Drawbacks can be seen as opportunities, depending on the approach. The fundamental problem of redundancy (dual operation and redundant data storage with the corresponding additional expenses) generates operational flexibility, and facilitates the provision of “Internet-enabled” data. The necessity of concepts for legal issues, operations, consistency, data schemas and formats, provides opportunities to clarify issues, responsibilities and the (re-)definition of (operational) processes.

Although the provision of data for a wide range of users creates transparency, it also reveals poor data quality in some cases.

8 Conclusion and Outlook

The Web Cache concept presented in this paper defines a complete architecture for the dissemination of environmental information. The keystone of this architecture is the provision of multifarious types of data by a limited number of generic microservices. Consistent implementation of these services with (versioned) RESTful APIs, and use of container virtualization offer the greatest possible degree of flexibility in the (further) development and operation.

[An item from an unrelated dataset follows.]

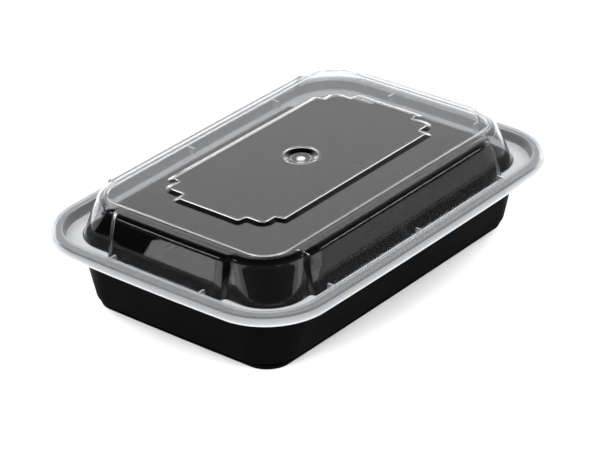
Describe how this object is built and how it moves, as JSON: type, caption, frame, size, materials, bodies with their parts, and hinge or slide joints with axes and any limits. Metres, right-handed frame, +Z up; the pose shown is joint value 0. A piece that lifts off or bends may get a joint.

In contrast to the development of monolithic applications, individual services or data containers can be provided very quickly. This leads to a gradual improvement of the consuming applications, allowing the “release early, release often” philosophy in the development of modern (mobile) applications.

The development of individual services is not yet completed. Existing APIs have to be partly replaced by new, unified, and more powerful versions. This entails a better automatic processing of data, with the aim of being able to provide information according to the ideas of the Semantic Web [10], e.g. using relevant standard formats such as RDF. This also includes, for example, information on provenance of data as well as usage and exploitation rights.

Currently, only freely accessible data is stored in the Web Cache. In order to provide data with limited access via the Web Cache the existing mechanisms for authentication and authorization have to be instrumented.